Contemplando estas dos obras de Eduardo Sanz, nadie dudaría de que el mar está en sus genes desde que naciera en Santander en 1928. Lo que es difícil de comprender es cómo consigue entender, asimilar y plasmar con semejante nitidez la oscilación de una marea o la mecánica de un oleaje.
Conocido desde sus inicios por su adscripción a la abstracción informalista —fruto, posiblemente, de la influencia que recibió durante los años cincuenta de los preceptos del recién instituido grupo El Paso—, Sanz no tardó en abandonar su fase de adscripción a la abstracción para adentrarse en el terreno de la figuración expresionista y coquetear, a partir de ahí, con un estilo de carácter poscubista. Superada esta primera etapa referencial, Sanz investigó con nuevos materiales y técnicas y, en su intento por abrazar la tridimensionalidad trabajando a partir de planos que se van superponiendo, encontró en el espejo y el vidrio el tipo de soporte que mejor se adapta a lo que persigue en su investigación artística.

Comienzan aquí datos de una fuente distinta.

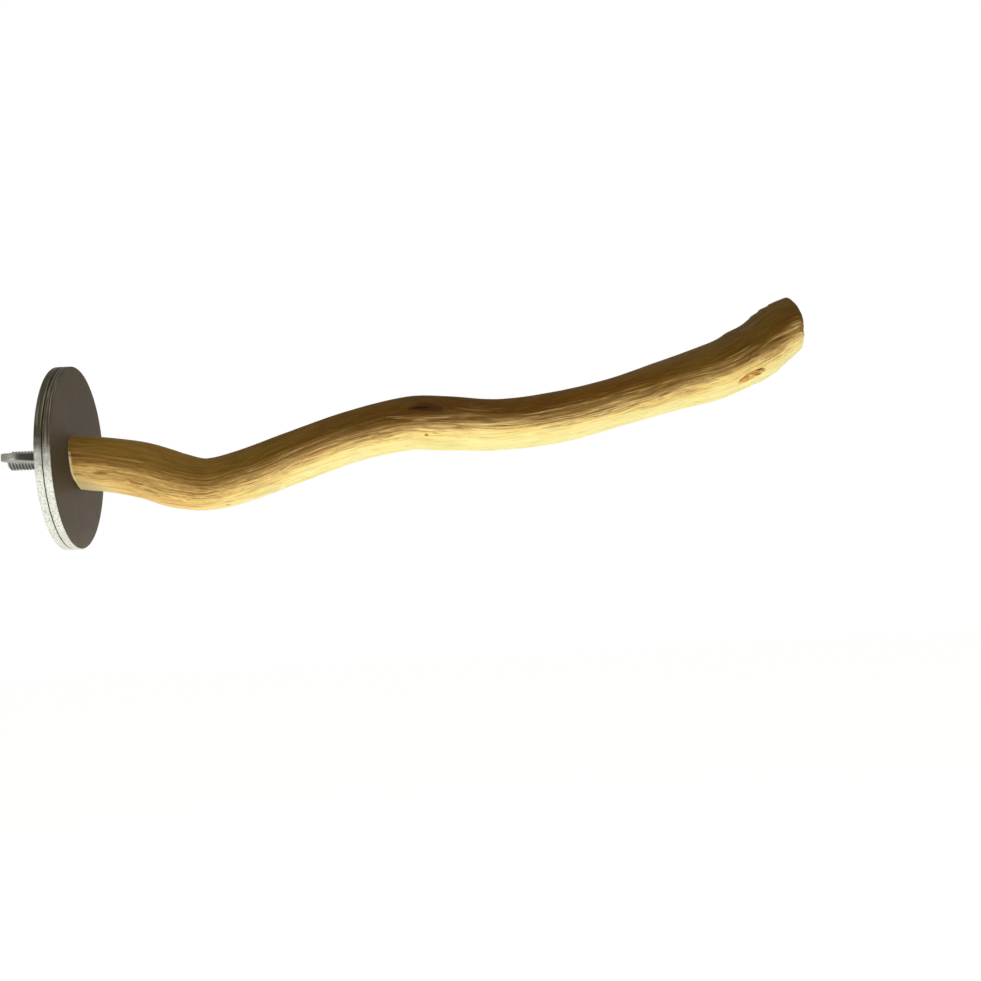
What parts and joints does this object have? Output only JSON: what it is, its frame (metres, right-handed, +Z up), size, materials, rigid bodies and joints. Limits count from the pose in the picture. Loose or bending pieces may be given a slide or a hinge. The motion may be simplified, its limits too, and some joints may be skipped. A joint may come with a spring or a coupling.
{
  "type": "bird perch",
  "caption": "Curved natural wood branch perch that clamps to a cage wall between two large washers with a stud and a wing nut.",
  "frame": {"origin": "centre of the front washer's clamping face, on the stud's axis", "axes": "+X away from the cage along the branch, +Z up, -X along the stud to its free tip"},
  "size_m": [0.33, 0.075, 0.0918],
  "materials": {
    "wood": "bark-stripped branch, dark weathered upper side, pale lower side, open grain",
    "washer_steel": "dark brown-grey oiled steel, brighter worn rim",
    "stud_steel": "zinc-plated rolled thread",
    "nut_steel": "zinc-plated, slightly rough as cast"
  },
  "bodies": {
    "perch": {"branch": "wood", "hanger_bolt": "stud_steel"},
    "front_jaw": {"front_washer": "washer_steel"},
    "rear_jaw": {"rear_washer": "washer_steel"},
    "nut": {"wing_nut": "nut_steel"}
  },
  "joints": [
    {"name": "front_washer_spin", "type": "hinge", "parent": "perch", "child": "front_jaw", "pos_m": [0, 0, 0], "axis": [1, 0, 0], "continuous": true},
    {"name": "clamp_travel", "type": "slide", "parent": "perch", "child": "rear_jaw", "axis": [-1, 0, 0], "range_m": [0, 0.0125]},
    {"name": "wing_nut_turn", "type": "hinge", "parent": "rear_jaw", "child": "nut", "pos_m": [-0.0064, 0, 0], "axis": [-1, 0, 0], "range_deg": [0, 3600]}
  ],
  "couplings": [
    {"joint": "wing_nut_turn", "follows": "clamp_travel", "rad_per_m": 5026.5}
  ]
}
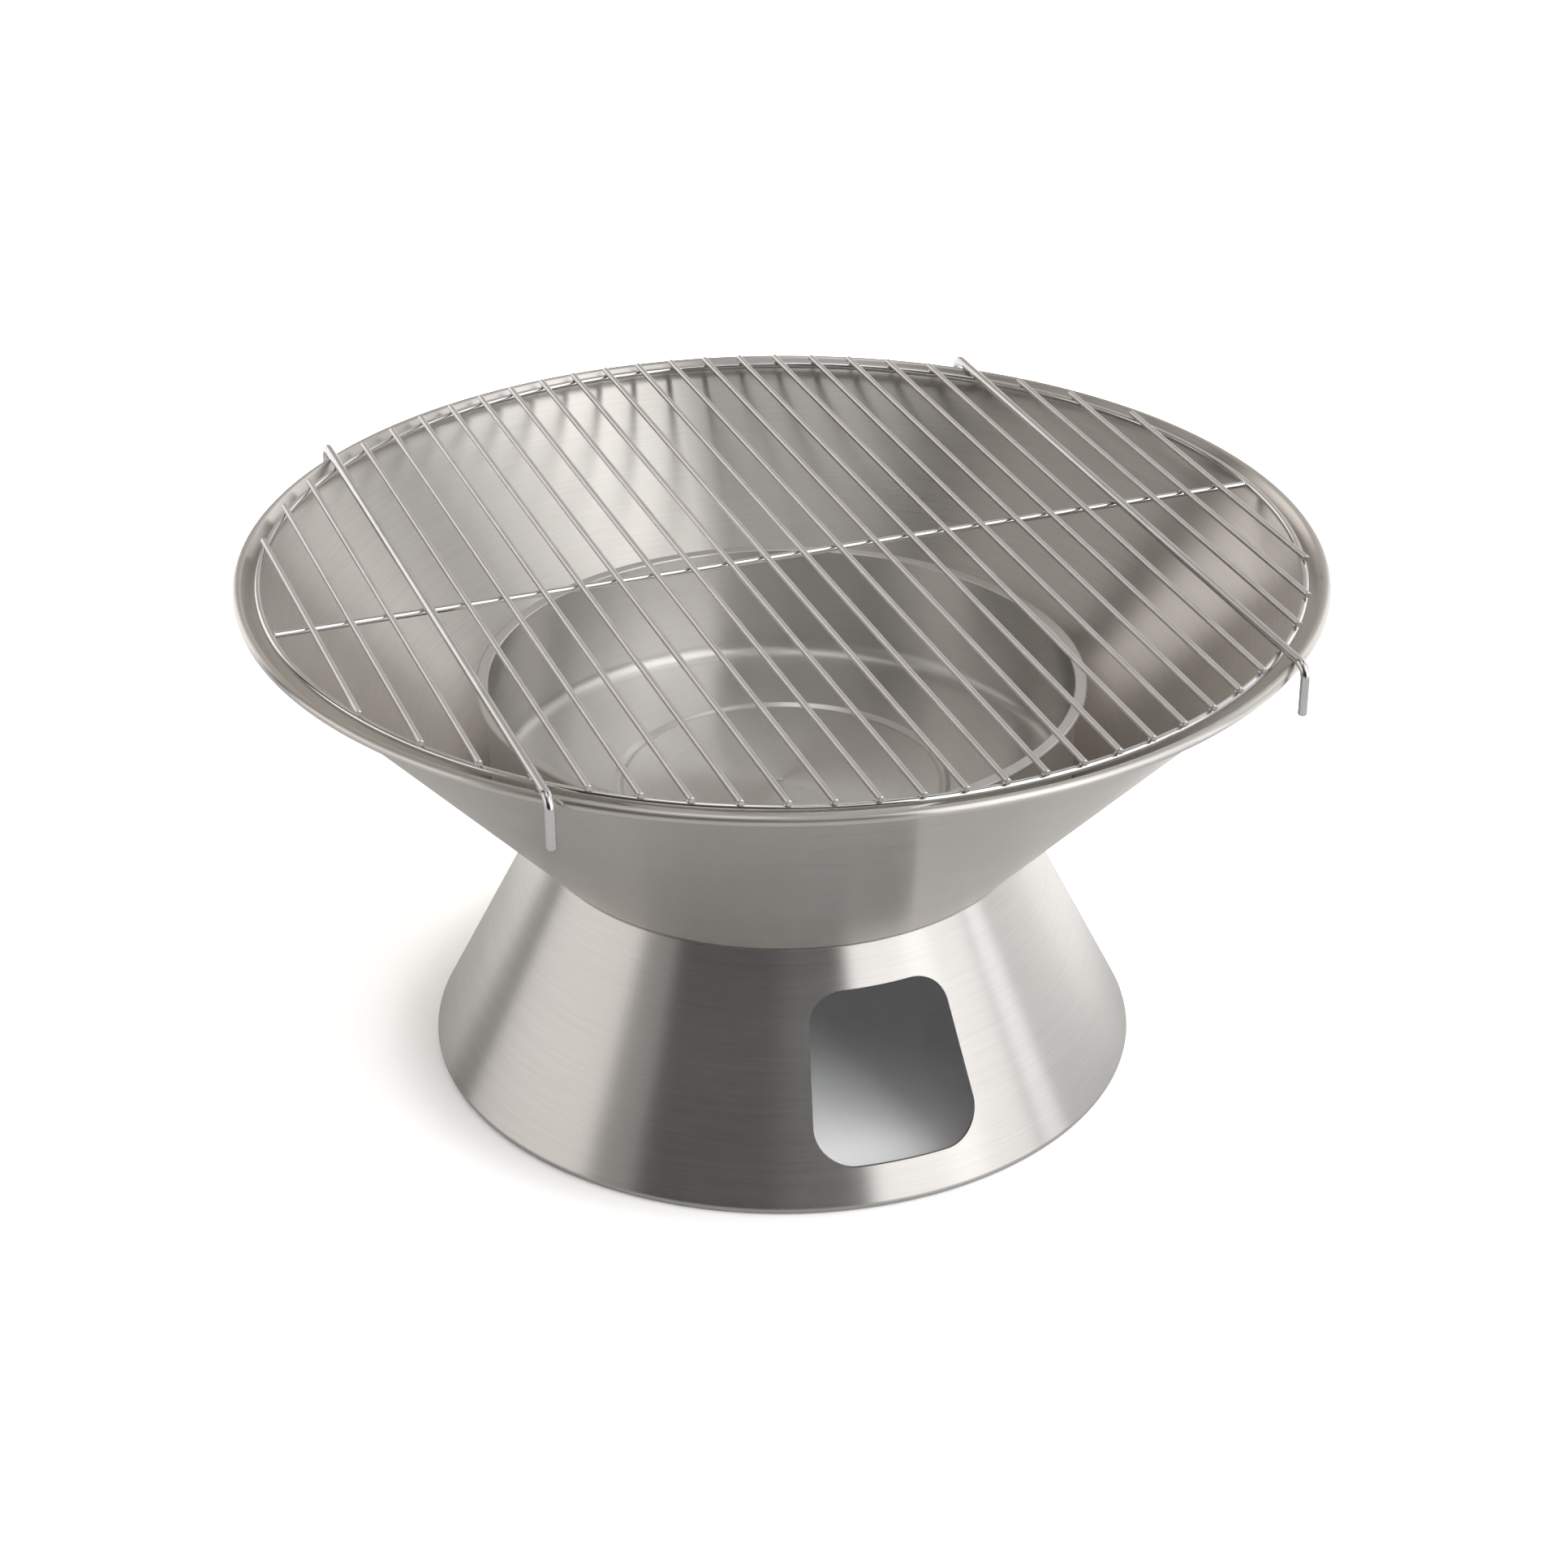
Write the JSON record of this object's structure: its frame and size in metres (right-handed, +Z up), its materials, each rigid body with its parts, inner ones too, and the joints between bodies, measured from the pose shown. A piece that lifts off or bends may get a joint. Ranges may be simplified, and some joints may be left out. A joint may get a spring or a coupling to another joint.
{
  "type": "fire pit with grate",
  "caption": "Conical steel fire bowl bolted to a conical base with an air opening, holding a loose fire pan and a lift-off wire cooking grate hung on hooks.",
  "frame": {"origin": "on the ground, on the vertical axis of the base and bowl", "axes": "+Z up along the axis; the air opening in the base faces -Y; the grate's bars run along Y and its cross wire along X"},
  "size_m": [0.5798, 0.5798, 0.2953],
  "materials": {
    "base_steel": "stainless sheet, brushed round the cone",
    "bowl_steel": "stainless sheet, finely brushed round the cone, satin inside",
    "pan_steel": "spun stainless sheet, fine circular grain",
    "ring_steel": "bright drawn stainless wire",
    "bar_steel": "satin stainless wire",
    "handle_steel": "bright drawn stainless wire",
    "fastener_steel": "plain stainless fasteners"
  },
  "bodies": {
    "stand": {"base_cone": "base_steel", "bowl_cone": "bowl_steel", "neck_bolt_1": "fastener_steel", "neck_bolt_2": "fastener_steel", "neck_bolt_3": "fastener_steel", "neck_bolt_4": "fastener_steel", "neck_nut_1": "fastener_steel", "neck_nut_2": "fastener_steel", "neck_nut_3": "fastener_steel", "neck_nut_4": "fastener_steel"},
    "pan": {"fire_pan": "pan_steel"},
    "grate": {"grate_ring": "ring_steel", "grate_cross_wire": "ring_steel", "grate_bar_01": "bar_steel", "grate_bar_02": "bar_steel", "grate_bar_03": "bar_steel", "grate_bar_04": "bar_steel", "grate_bar_05": "bar_steel", "grate_bar_06": "bar_steel", "grate_bar_07": "bar_steel", "grate_bar_08": "bar_steel", "grate_bar_09": "bar_steel", "grate_bar_10": "bar_steel", "grate_bar_11": "bar_steel", "grate_bar_12": "bar_steel", "grate_bar_13": "bar_steel", "grate_bar_14": "bar_steel", "grate_bar_15": "bar_steel", "grate_bar_16": "bar_steel", "grate_bar_17": "bar_steel", "grate_bar_18": "bar_steel", "grate_bar_19": "bar_steel", "grate_bar_20": "bar_steel", "grate_bar_21": "bar_steel", "grate_bar_22": "bar_steel", "grate_bar_23": "bar_steel", "grate_bar_24": "bar_steel", "handle_wire_left": "handle_steel", "handle_wire_right": "handle_steel"}
  },
  "joints": [
    {"name": "pan_lift", "type": "slide", "parent": "stand", "child": "pan", "axis": [0, 0, 1], "range_m": [0, 0.16]},
    {"name": "grate_lift", "type": "slide", "parent": "pan", "child": "grate", "axis": [0, 0, 1], "range_m": [0, 0.12]}
  ]
}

Distanciado de las tendencias de su época y empeñado en seguir un camino independiente, la obra de Sanz evoluciona hasta iniciar la producción, a mediados de los años setenta, de Las cartas de amar, una obra realizada a partir de banderas de señales navales, y que en consecuencia se adentra en el campo de la lingüística y de la escritura experimental. Tras un período de cuatro años en el que la pintura pasó a un segundo plano en favor de investigaciones creativas de diversa índole, Sanz volvió mostrar interés por pintar y catalogar todos los faros de la costa española. A partir de este momento su comunión con el mar será la que determinará no solo la temática de su madurez creativa, sino también el lenguaje hiperrealista con que resuelve obras como las dos que nos ocupan. Más que una imagen, se diría que estas obras representan el latido del mar a través de un movimiento continuo e imperecedero.